In this figure, note that the budget constraint is the diagonal line. The slope of the line is the ratio of the prices of good x and good y. The optimum consumption occurs at the highest level of utility - and utility is constant along each of the indifference curves (the concave lines).
Where the indifference curve is tangent to the budget constraint (Point A), we know that utility must be maximized. At this point, the slope of the budget constraint line is equal to the instantaneous slope of the indifference curve. Since the indifference curve shows the preferred trade-offs between good x and good y, this instantaneous slope is just the ratio of the marginal utility of a unit of good x to the marginal utility of good y -- or:
P(x)/P(y) = MU(x)/MU(y).
Note also that at the optimal point A,
MU(x)/P(x) = MU(y)/P(y)
This is a highly mathematical explanation, but we can express it simply in terms of rational decision making and preferences. In determining my optimal consumption bundle, I will spend an additional dollar according to what a dollar's worth of each good will bring me in terms of satisfaction or utility.

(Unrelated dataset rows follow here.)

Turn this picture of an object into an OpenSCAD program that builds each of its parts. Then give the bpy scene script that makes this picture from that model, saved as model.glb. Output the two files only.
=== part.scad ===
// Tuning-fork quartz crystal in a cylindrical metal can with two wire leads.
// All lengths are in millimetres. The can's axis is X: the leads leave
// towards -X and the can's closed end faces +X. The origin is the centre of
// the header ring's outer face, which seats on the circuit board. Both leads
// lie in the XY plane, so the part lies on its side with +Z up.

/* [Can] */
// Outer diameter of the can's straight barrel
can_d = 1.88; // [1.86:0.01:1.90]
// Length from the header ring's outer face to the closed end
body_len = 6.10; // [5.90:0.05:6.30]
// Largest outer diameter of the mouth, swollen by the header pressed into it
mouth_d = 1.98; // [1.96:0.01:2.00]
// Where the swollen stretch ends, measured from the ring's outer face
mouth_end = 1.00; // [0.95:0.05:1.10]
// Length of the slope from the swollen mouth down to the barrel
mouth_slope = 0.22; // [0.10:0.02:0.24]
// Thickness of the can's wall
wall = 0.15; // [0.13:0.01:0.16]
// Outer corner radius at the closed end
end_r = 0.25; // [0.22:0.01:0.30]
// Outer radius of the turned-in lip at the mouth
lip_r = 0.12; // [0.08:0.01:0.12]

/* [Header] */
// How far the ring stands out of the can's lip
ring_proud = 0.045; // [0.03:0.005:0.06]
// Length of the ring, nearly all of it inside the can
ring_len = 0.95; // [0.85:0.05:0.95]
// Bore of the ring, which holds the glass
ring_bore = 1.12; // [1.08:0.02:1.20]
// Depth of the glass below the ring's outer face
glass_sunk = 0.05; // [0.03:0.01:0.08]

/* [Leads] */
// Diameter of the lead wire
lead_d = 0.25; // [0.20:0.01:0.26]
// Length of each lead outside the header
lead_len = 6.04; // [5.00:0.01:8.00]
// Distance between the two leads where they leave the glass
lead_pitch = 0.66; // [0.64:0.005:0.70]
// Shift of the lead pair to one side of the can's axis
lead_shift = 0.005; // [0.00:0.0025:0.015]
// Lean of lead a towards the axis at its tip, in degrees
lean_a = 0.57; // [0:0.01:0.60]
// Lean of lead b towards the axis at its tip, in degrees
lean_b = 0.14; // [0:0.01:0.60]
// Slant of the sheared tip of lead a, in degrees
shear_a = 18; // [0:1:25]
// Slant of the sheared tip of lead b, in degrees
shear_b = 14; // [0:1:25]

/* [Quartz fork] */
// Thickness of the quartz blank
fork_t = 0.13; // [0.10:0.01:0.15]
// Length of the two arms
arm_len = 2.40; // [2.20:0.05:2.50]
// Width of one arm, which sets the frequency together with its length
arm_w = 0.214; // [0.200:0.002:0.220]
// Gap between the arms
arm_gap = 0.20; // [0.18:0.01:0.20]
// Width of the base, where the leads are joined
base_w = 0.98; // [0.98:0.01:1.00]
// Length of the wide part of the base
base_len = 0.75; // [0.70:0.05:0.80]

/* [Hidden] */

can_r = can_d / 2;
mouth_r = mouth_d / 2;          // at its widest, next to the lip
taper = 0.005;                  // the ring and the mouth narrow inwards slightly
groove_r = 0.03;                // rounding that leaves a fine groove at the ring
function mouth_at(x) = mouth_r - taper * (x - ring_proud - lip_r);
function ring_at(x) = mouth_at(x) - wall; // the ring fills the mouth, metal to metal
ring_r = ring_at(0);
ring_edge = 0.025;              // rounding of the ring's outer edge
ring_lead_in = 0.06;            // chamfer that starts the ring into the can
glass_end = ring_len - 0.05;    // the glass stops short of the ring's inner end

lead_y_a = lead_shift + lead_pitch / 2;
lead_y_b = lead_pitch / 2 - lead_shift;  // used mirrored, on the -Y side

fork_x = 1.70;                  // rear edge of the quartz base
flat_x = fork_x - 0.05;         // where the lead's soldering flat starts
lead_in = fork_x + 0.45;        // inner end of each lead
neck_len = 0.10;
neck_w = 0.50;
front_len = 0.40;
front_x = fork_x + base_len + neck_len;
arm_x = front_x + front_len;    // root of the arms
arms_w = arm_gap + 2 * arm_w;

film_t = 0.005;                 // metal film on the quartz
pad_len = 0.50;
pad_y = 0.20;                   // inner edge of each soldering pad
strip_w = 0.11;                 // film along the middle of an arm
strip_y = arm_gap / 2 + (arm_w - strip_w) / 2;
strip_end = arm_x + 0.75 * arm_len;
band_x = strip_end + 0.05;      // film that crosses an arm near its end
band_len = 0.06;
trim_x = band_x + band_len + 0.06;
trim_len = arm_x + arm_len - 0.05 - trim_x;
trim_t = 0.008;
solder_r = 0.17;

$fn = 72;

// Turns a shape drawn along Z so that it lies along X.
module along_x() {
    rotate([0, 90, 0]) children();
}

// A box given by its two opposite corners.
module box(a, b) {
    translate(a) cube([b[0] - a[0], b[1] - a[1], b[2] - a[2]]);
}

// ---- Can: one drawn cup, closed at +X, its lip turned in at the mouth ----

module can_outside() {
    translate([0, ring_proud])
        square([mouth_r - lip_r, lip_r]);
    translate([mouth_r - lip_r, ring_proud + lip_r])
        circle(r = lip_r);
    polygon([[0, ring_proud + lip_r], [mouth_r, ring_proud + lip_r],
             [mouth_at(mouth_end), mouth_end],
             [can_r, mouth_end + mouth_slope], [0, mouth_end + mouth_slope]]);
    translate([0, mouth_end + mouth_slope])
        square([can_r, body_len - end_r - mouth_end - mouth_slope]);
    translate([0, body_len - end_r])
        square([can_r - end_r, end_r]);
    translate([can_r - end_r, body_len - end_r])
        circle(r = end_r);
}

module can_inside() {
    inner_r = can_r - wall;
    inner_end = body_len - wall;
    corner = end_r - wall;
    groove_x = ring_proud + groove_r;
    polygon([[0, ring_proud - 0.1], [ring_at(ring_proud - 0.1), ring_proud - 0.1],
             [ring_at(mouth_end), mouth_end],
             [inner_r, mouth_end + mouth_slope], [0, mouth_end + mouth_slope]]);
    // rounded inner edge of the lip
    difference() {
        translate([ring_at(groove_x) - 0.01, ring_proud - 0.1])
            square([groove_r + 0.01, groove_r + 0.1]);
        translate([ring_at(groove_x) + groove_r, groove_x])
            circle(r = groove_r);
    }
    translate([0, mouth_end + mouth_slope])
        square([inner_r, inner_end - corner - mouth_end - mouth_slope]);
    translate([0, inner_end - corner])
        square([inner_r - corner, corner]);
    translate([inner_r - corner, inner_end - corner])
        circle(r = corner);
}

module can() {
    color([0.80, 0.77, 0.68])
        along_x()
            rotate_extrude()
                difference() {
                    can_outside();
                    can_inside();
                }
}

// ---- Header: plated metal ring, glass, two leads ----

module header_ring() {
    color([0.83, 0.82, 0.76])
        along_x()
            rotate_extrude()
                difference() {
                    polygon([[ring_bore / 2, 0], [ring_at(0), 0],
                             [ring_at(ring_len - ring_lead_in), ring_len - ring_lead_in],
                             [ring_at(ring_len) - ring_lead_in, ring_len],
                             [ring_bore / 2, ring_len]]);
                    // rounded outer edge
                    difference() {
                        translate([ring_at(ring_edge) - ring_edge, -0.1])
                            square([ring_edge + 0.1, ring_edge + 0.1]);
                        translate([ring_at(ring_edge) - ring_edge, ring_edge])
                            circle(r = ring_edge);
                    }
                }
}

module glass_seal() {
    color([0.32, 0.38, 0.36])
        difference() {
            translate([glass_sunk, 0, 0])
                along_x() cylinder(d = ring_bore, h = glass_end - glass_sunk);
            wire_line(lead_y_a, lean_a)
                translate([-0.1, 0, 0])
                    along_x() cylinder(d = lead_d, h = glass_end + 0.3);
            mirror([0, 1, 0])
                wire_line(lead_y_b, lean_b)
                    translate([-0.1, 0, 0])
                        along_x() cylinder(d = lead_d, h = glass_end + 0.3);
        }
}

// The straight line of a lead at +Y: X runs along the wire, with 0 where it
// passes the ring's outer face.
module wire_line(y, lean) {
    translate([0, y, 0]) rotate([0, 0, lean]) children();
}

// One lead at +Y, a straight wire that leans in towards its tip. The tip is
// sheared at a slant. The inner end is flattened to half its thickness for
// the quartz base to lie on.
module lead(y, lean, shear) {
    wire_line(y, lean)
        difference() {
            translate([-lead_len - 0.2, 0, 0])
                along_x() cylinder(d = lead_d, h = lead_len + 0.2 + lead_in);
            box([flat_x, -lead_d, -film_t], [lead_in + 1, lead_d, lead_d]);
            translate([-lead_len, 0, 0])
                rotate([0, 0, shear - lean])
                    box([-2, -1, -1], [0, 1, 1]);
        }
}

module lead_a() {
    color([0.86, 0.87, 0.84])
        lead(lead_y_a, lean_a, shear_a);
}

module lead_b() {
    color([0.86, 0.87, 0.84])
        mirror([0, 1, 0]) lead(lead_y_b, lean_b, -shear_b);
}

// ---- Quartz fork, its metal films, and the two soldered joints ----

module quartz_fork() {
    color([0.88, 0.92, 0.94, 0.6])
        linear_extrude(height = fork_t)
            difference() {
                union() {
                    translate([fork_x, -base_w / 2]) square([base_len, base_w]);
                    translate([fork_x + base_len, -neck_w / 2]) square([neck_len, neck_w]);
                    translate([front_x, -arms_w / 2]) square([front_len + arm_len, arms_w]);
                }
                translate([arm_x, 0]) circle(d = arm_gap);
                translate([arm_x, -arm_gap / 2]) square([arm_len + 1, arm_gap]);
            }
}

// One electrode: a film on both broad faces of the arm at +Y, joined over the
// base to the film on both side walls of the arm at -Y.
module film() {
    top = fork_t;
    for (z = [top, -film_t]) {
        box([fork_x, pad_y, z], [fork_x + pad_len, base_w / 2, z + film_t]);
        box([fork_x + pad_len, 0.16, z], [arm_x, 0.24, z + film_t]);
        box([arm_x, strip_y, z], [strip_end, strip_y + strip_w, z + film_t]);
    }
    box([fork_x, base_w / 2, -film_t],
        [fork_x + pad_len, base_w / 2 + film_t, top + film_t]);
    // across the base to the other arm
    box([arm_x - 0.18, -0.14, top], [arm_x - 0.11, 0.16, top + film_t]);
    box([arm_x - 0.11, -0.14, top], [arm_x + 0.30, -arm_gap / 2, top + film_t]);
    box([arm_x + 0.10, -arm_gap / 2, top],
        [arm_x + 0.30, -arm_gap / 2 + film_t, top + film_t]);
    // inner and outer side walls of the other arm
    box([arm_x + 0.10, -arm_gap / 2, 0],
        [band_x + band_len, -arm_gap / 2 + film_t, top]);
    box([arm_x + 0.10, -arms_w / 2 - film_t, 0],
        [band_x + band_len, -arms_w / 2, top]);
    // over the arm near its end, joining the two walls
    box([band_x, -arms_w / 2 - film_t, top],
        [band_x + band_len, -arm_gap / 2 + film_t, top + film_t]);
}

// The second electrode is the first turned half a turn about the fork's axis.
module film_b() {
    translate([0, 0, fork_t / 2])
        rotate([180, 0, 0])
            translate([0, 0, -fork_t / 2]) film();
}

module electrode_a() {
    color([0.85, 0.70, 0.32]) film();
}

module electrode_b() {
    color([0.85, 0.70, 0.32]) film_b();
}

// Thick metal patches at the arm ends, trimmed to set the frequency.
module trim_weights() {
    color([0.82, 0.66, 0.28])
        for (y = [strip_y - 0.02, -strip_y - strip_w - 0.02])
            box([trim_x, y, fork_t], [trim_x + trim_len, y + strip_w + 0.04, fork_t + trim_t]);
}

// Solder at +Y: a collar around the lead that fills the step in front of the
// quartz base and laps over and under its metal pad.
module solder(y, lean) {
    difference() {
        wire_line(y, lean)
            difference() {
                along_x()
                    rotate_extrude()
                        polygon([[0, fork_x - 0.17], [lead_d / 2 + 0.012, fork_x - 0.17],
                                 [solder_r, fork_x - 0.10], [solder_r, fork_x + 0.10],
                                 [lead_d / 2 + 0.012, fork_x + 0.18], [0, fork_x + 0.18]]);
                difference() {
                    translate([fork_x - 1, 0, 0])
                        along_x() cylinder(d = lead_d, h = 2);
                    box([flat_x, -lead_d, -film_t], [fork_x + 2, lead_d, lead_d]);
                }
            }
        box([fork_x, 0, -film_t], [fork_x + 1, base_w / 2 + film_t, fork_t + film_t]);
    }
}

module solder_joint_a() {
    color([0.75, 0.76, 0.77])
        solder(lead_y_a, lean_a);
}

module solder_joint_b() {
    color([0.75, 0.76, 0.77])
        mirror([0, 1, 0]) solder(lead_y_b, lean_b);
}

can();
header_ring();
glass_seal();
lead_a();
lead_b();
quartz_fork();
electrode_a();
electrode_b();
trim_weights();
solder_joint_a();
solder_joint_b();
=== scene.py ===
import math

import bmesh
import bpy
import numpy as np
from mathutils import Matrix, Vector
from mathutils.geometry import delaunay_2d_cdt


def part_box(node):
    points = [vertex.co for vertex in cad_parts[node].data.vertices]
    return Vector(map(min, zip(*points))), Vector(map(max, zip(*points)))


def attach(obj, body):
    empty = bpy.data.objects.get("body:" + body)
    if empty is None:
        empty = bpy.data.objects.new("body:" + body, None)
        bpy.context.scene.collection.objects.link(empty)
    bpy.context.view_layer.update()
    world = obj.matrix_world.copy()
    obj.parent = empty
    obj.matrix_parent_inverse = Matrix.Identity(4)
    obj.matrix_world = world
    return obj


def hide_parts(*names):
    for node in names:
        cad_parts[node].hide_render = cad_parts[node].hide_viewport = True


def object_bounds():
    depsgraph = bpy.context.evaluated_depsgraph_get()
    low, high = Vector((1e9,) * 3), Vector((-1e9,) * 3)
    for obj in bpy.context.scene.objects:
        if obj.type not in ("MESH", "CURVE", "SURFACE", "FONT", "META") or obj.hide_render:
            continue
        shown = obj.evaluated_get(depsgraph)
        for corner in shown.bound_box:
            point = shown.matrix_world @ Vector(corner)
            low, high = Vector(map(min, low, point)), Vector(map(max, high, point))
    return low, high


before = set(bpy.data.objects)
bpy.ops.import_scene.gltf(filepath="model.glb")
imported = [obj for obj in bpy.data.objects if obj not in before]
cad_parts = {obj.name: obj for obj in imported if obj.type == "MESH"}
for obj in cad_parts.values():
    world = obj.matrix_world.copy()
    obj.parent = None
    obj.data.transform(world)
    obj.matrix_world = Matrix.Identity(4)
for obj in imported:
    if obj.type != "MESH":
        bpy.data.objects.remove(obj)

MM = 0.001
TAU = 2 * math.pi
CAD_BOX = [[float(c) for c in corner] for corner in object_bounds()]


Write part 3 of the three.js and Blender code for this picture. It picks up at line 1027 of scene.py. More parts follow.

For example, I have an optimal ratio for beer and pizza (even if I do not calculate it), and I'll spend my money accordingly -- not all on beer and not all on pizza but in the combination where the additional utility for another dollar's worth of beer is the same as the additional utility for another dollar's worth of pizza. This does not mean an equal ratio, and my preferences are subjective, of course.